Easton ni siquiera supo por qué se disculpaba. Ella no tenía la culpa de lo sucedido; a decir verdad, ni siquiera era culpable de haberse enamorado de Cisco durante su adolescencia y de seguir enamorada de él.
Trace la acompañó a la salida y le abrió la puerta. La tarde olía a lilas y a primavera.
Mientras caminaban hacia el aparcamiento, Trace comentó:
–Ten cuidado con Cisco. Siempre se mete en problemas.
Ella asintió, pero no dijo nada.
–¿Se va a quedar en el rancho?
Easton volvió a asentir.
–Sí, pero solo durante unos días. Está convaleciente de una herida y va a llevar a la niña con su familia, que vive en Boise –respondió–. Estoy segura de que no se quedará más de una semana. Nunca se queda más tiempo.
Trace apretó los dientes.
–¿Por qué se tiene que alojar en el rancho? ¿Es que no tiene adónde ir?
–El rancho Winder es su hogar.
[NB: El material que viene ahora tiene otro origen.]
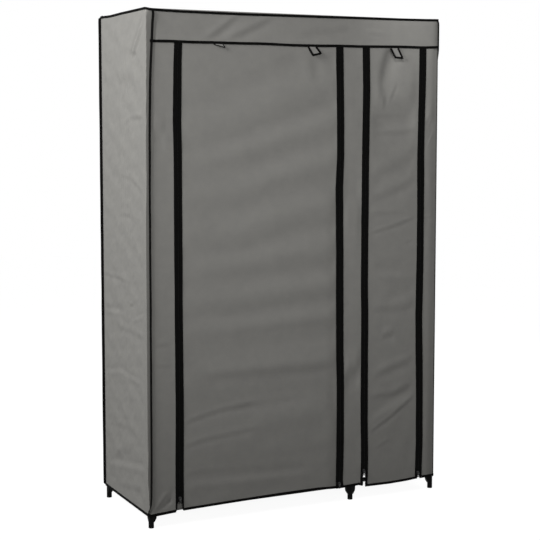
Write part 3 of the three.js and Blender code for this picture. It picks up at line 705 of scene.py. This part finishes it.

Jo y Guff le dejaron parte de las acciones, al igual que hicieron con Quinn, Brant y yo misma.
En realidad, no eran propietarios con los mismos derechos. Easton tenía el cincuenta y uno por ciento de las acciones y Quinn, Brant y Cisco se repartían el cuarenta y nueve restante. Era lo más razonable; al fin y al cabo, ella se encargaba de todos los asuntos del rancho desde la muerte de Jo.
–Sobórnalo para que se marche. Seguro que necesita dinero.
Ella ya había considerado esa opción. Podía hacerle una oferta y adquirir su parte de las acciones, pero tenía un buen motivo para desestimarla; si se las compraba, cabía la posibilidad de que no se volvieran a ver.
Nerviosa, decidió cambiar de conversación.
–Siento no poder verte el viernes. Te prometo que te llamaré en cuanto las cosas se tranquilicen –declaró.
Por la expresión de Trace, Easton supo que se había quedado con ganas de decir algo más; pero, afortunadamente para ella, se mordió la lengua.
Un segundo después, la besó. No era la primera vez que la besaba, pero nunca lo había hecho con tanta pasión; era como si quisiera demostrarle que pertenecía a él.
Easton intentó dejarse llevar, pero no pudo. El regreso de Cisco lo había cambiado todo.
Rompió el contacto y dio un paso atrás, perfectamente consciente de que el amor de su vida los estaba mirando desde el interior del coche.
–Será mejor que me marche.
–Está bien, pero llámame cuando puedas –dijo Trace con una sonrisa encantadora–. Estoy deseando volver a verte. De hecho, llámame en cualquier momento si me necesitas… estaré en tu rancho en un abrir y cerrar de ojos.
Easton asintió.
–Gracias, Trace.
El policía se marchó y ella sentó a la niña en la sillita que había instalado en el asiento trasero. Después, se sentó al volante y arrancó.
Ya habían salido del pueblo cuando Cisco rompió el silencio.
–¿Estás saliendo con Bowman?
Ella apretó las manos en el volante.
–Hemos salido unas cuantas veces, sí, pero no sé hasta dónde llegaremos –respondió, escueta–. Es un buen hombre. Me gusta.
–Y se nota que tú le gustas a él. Te ha besado como un perro marcando el territorio.
–Una metáfora encantadora –ironizó ella–. Pero exageras.
–¿Tú crees?
–Yo no soy el territorio de nadie.
Easton se dijo que ella solo se pertenecía a sí misma.
Con la salvedad del trocito de su corazón que pertenecía a Francisco del Norte.